■ WHAT YOU ARE ASKED TO DO:
Exactly repeat the line that contains "obj.data.transform(world)", then every line after it up to and including the final line.

• • •

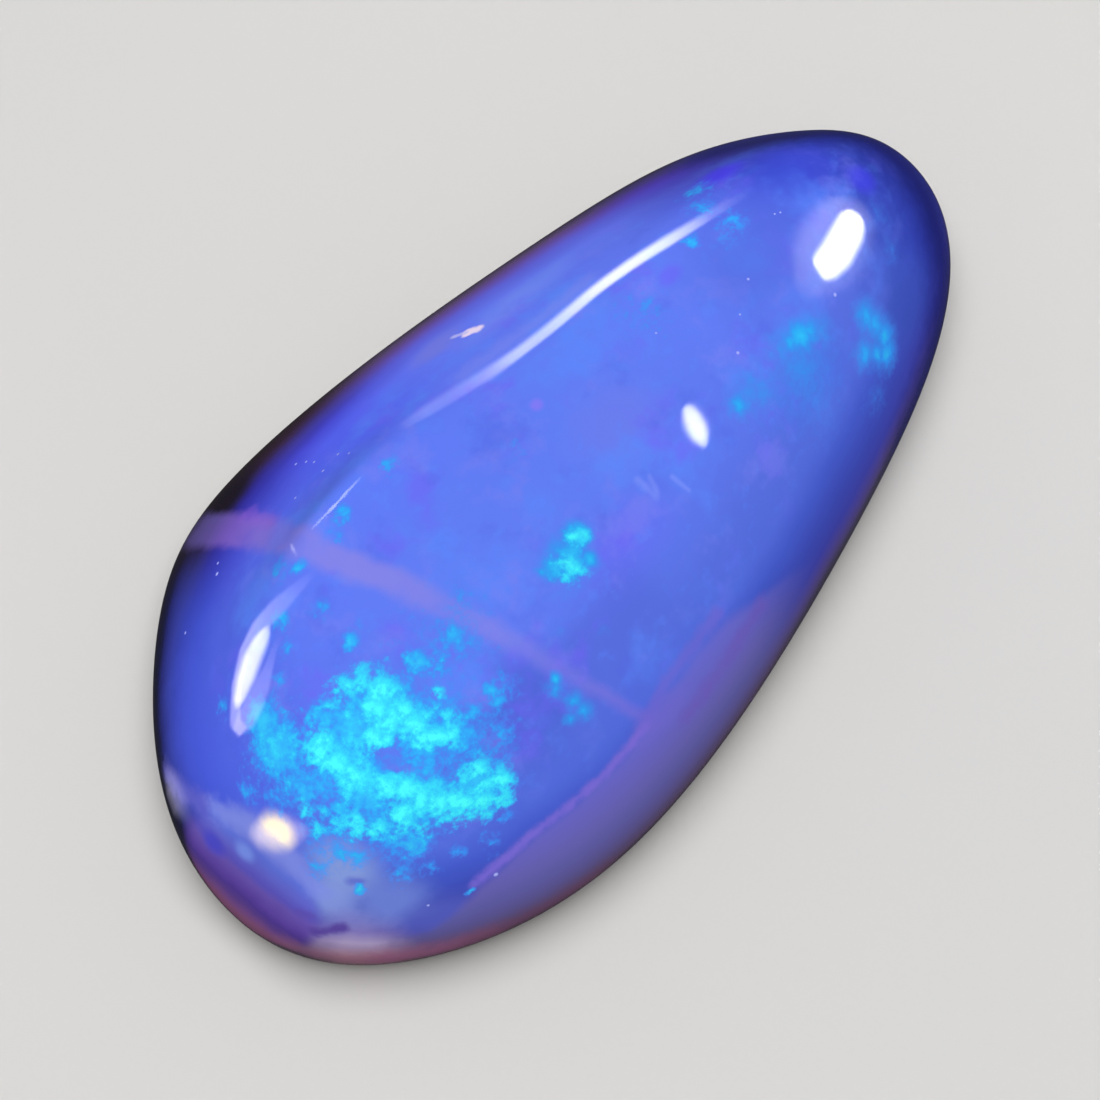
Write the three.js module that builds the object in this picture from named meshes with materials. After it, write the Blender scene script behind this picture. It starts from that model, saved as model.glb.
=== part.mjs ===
// A polished free-form opal: one solid stone with a gently domed face, soft
// shoulders, walls that lean in above and below the girdle, and a flat base.
//
// Millimetres, +Z up. +X runs along the stone towards its narrow end. The origin
// is on the surface that the stone rests on, under the middle of its outline.

import * as THREE from "three";
import { mergeVertices } from "three/addons/utils/BufferGeometryUtils.js";

// Driving dimensions, in millimetres and degrees

// The girdle, where the stone is widest, is an ellipse that is pushed in and out:
// each number is its reach as a share of the ellipse, at even steps anticlockwise
// from the narrow tip.
const HALF_LENGTH = 9.0;
const HALF_WIDTH = 4.7;
const GIRDLE_REACH = [
  0.985, 0.94, 0.92, 0.84, 0.91, 1.06, 1.04, 0.985,
  0.985, 1.03, 1.075, 1.065, 0.96, 0.915, 0.97, 1.015,
];
const GIRDLE_HEIGHT = 1.6;
const GIRDLE_ROUND = 1.4; // how softly the walls above and below it meet

// The broad waves of the girdle run up to the face, its finer ones fade out inwards
const BROAD_WAVES = 3;
const FINE_FADE = 6; // power of the distance from the middle
const FADE_LIMIT = 1.3;

// Lean of the walls off the vertical. The upper wall leans most on the +Y flank.
const WALL_LEAN = { mean: 39, flank: 6 };
const UNDERSIDE_LEAN = 22;
const BASE_ROUND = 0.8; // how softly the wall runs into the flat base

// The face is a shallow dome that falls away from its highest point
const FACE_HEIGHT = 5.4;
const FACE_PEAK = { x: -1.2, y: -0.2 };
const FACE_FALL = { x: 0.014, y: 0.05 }; // drop per square millimetre from the peak

// The shoulder between face and wall is tighter on the +Y flank, and crisp in one stretch
const SHOULDER_ROUND = { mean: 1.6, flank: 0.5 };
const CRISP = { x: -3.4, y: 2.1, halfLength: 2.0, halfWidth: 1.0, share: 0.85 };

// A small facet ground across the foot of the wide end
const END_FACET = { lean: 22, reach: 8.72, round: 0.2 };

// How finely the surface is divided
const AROUND = 84;
const POLE_TO_POLE = 34;
const HALVINGS = 30;
const OUTER_SHARE = 2; // a point this many half-sizes out is outside the stone

const degToRad = THREE.MathUtils.degToRad;

/** Cosine and sine waves that pass through the girdle's reaches. */
function girdleWaves() {
  const count = GIRDLE_REACH.length;
  const mean = GIRDLE_REACH.reduce((sum, reach) => sum + reach, 0) / count;
  const waves = [];
  for (let order = 1; order <= count / 2; order += 1) {
    const weight = (order === count / 2 ? 1 : 2) / count;
    const turn = (i) => (2 * Math.PI * order * i) / count;
    const cosine = GIRDLE_REACH.reduce((sum, reach, i) => sum + reach * Math.cos(turn(i)), 0);
    const sine = GIRDLE_REACH.reduce((sum, reach, i) => sum + reach * Math.sin(turn(i)), 0);
    waves.push({ order, cosine: cosine * weight, sine: sine * weight });
  }
  return { mean, waves };
}

const girdle = girdleWaves();

/** Distance from a point to the girdle in plan, positive inside it. */
function depthInPlan(x, y) {
  const across = { x: x / HALF_LENGTH, y: y / HALF_WIDTH };
  const out = Math.hypot(across.x, across.y);
  const turn = Math.atan2(across.y, across.x);
  let broad = girdle.mean;
  let slope = 0;
  let fine = 0;
  for (const { order, cosine, sine } of girdle.waves) {
    const c = Math.cos(order * turn);
    const s = Math.sin(order * turn);
    if (order <= BROAD_WAVES) {
      broad += cosine * c + sine * s;
      slope += order * (sine * c - cosine * s);
    } else {
      fine += cosine * c + sine * s;
    }
  }
  const bend = slope / broad ** 2;
  const rateX = (Math.cos(turn) / broad + bend * Math.sin(turn)) / HALF_LENGTH;
  const rateY = (Math.sin(turn) / broad - bend * Math.cos(turn)) / HALF_WIDTH;
  const reach = broad + fine * Math.min(out, FADE_LIMIT) ** FINE_FADE;
  return (reach - out) / broad / Math.hypot(rateX, rateY);
}

/** The smaller of two depths, blended where they differ by less than the rounding. */
function softMin(a, b, rounding) {
  const share = Math.max(1 - Math.abs(a - b) / rounding, 0);
  return Math.min(a, b) - (share ** 3 * rounding) / 6;
}

/** Which flank a point is on: 1 on the +Y side, -1 on the other, 0 at the two ends. */
function flankOf(x, y) {
  return Math.sin(Math.atan2(y / HALF_WIDTH, x / HALF_LENGTH));
}

/** Depth behind the wall, which leans in above the girdle and below it. */
function wallDepth(x, y, z) {
  const lean = degToRad(WALL_LEAN.mean + WALL_LEAN.flank * flankOf(x, y));
  const rise = z - GIRDLE_HEIGHT;
  const bend = Math.hypot(rise, GIRDLE_ROUND) - GIRDLE_ROUND;
  const above = (Math.tan(lean) * (bend + rise)) / 2;
  const below = (Math.tan(degToRad(UNDERSIDE_LEAN)) * (bend - rise)) / 2;
  return (depthInPlan(x, y) - above - below) * Math.cos(lean);
}

/** Depth under the domed face. */
function faceDepth(x, y, z) {
  const along = x - FACE_PEAK.x;
  const across = y - FACE_PEAK.y;
  const face = FACE_HEIGHT - FACE_FALL.x * along ** 2 - FACE_FALL.y * across ** 2;
  return (face - z) / Math.hypot(1, 2 * FACE_FALL.x * along, 2 * FACE_FALL.y * across);
}

/** Depth behind the small facet at the wide end. */
function facetDepth(x, z) {
  const lean = degToRad(END_FACET.lean);
  return END_FACET.reach + x * Math.cos(lean) - z * Math.sin(lean);
}

/** How softly the face and the wall meet beside a point. */
function shoulderRounding(x, y) {
  const along = (x - CRISP.x) / CRISP.halfLength;
  const across = (y - CRISP.y) / CRISP.halfWidth;
  const crisp = CRISP.share * Math.exp(-(along ** 2) - across ** 2);
  return (SHOULDER_ROUND.mean - SHOULDER_ROUND.flank * flankOf(x, y)) * (1 - crisp);
}

/** How far a point is inside the stone, negative outside it. */
function depth({ x, y, z }) {
  const dome = softMin(wallDepth(x, y, z), faceDepth(x, y, z), shoulderRounding(x, y));
  const faceted = softMin(dome, facetDepth(x, z), END_FACET.round);
  return softMin(faceted, z, BASE_ROUND);
}

/** The stone: a ball whose points are each pushed out to the stone's surface. */
function stoneGeometry() {
  const ball = new THREE.SphereGeometry(1, AROUND, POLE_TO_POLE);
  ball.rotateX(Math.PI / 2);
  ball.deleteAttribute("normal");
  ball.deleteAttribute("uv");
  const stone = mergeVertices(ball, 1e-5);
  const halfSize = new THREE.Vector3(HALF_LENGTH, HALF_WIDTH, FACE_HEIGHT / 2);
  const middle = new THREE.Vector3(0, 0, FACE_HEIGHT / 2);
  const points = stone.getAttribute("position");
  const way = new THREE.Vector3();
  const spot = new THREE.Vector3();
  for (let i = 0; i < points.count; i += 1) {
    way.fromBufferAttribute(points, i).multiply(halfSize);
    let inner = 0;
    let outer = OUTER_SHARE;
    for (let halving = 0; halving < HALVINGS; halving += 1) {
      const share = (inner + outer) / 2;
      const isInside = depth(spot.copy(middle).addScaledVector(way, share)) > 0;
      if (isInside) inner = share;
      else outer = share;
    }
    spot.copy(middle).addScaledVector(way, inner);
    points.setXYZ(i, spot.x, spot.y, spot.z);
  }
  return stone;
}

const opal = new THREE.Mesh(
  stoneGeometry(),
  new THREE.MeshStandardMaterial({ name: "opal", color: 0x6478e8, roughness: 0.08, metalness: 0 }),
);
opal.name = "opal";

const part = new THREE.Group();
part.add(opal);

export default part;
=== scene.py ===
"""A polished free-form opal that lies on a pale floor: its fine surface, its finish and its studio.

Objects are in metres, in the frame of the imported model: +X runs along the stone towards its narrow
end, +Z up through its domed face, and the stone rests on z = 0. Sizes of the stone and places on it
are in millimetres, as a cutter gives them, and colours are screen colours from 0 to 255.
"""

import logging
import math
from dataclasses import dataclass
from enum import Enum
from typing import Union

import bmesh
import bpy
import numpy as np
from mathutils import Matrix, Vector


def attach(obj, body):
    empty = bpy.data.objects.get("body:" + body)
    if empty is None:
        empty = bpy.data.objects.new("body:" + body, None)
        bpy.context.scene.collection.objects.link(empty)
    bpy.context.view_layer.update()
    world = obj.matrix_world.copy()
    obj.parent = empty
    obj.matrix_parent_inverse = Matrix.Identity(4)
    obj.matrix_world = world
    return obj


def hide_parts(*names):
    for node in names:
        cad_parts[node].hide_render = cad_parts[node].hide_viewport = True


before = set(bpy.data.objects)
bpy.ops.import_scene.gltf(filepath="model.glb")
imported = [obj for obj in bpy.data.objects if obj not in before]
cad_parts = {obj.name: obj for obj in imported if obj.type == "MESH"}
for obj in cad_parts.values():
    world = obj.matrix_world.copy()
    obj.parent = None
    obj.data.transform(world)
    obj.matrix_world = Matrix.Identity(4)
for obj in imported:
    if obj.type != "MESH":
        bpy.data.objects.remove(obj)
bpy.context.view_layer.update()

MM = 0.001

# The curve from screen colours to light: straight up to its knee, and a power above it
SCREEN_WHITE = 255
SCREEN_KNEE = 0.04045
SCREEN_SLOPE = 12.92
SCREEN_OFFSET = 0.055
SCREEN_POWER = 2.4

# Noise runs from 0 to 1 around this
NOISE_MIDDLE = 0.5

Spot = tuple[float, float, float]
Span = tuple[float, float]
Course = tuple[tuple[float, float], ...]
Value = Union[bpy.types.NodeSocket, float]
Place = Union[bpy.types.NodeSocket, Vector, Spot]

log = logging.getLogger("opal")


@dataclass(frozen=True)
class Tint:
    """A colour as it looks on a screen, each part from 0 to 255."""

    red: float
    green: float
    blue: float

    def linear(self) -> tuple[float, float, float, float]:
        """Work out the light that the colour stands for.

        Returns:
            The colour as the linear light that a shader works with, and an alpha of 1.
        """
        parts = [part / SCREEN_WHITE for part in (self.red, self.green, self.blue)]
        light = [
            part / SCREEN_SLOPE if part <= SCREEN_KNEE
            else ((part + SCREEN_OFFSET) / (1 + SCREEN_OFFSET)) ** SCREEN_POWER
            for part in parts
        ]
        return (*light, 1.0)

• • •

■ REPLY TO THE TASK:
    obj.data.transform(world)
    obj.matrix_world = Matrix.Identity(4)
for obj in imported:
    if obj.type != "MESH":
        bpy.data.objects.remove(obj)
bpy.context.view_layer.update()

MM = 0.001

# The curve from screen colours to light: straight up to its knee, and a power above it
SCREEN_WHITE = 255
SCREEN_KNEE = 0.04045
SCREEN_SLOPE = 12.92
SCREEN_OFFSET = 0.055
SCREEN_POWER = 2.4

# Noise runs from 0 to 1 around this
NOISE_MIDDLE = 0.5

Spot = tuple[float, float, float]
Span = tuple[float, float]
Course = tuple[tuple[float, float], ...]
Value = Union[bpy.types.NodeSocket, float]
Place = Union[bpy.types.NodeSocket, Vector, Spot]

log = logging.getLogger("opal")


@dataclass(frozen=True)
class Tint:
    """A colour as it looks on a screen, each part from 0 to 255."""

    red: float
    green: float
    blue: float

    def linear(self) -> tuple[float, float, float, float]:
        """Work out the light that the colour stands for.

        Returns:
            The colour as the linear light that a shader works with, and an alpha of 1.
        """
        parts = [part / SCREEN_WHITE for part in (self.red, self.green, self.blue)]
        light = [
            part / SCREEN_SLOPE if part <= SCREEN_KNEE
            else ((part + SCREEN_OFFSET) / (1 + SCREEN_OFFSET)) ** SCREEN_POWER
            for part in parts
        ]
        return (*light, 1.0)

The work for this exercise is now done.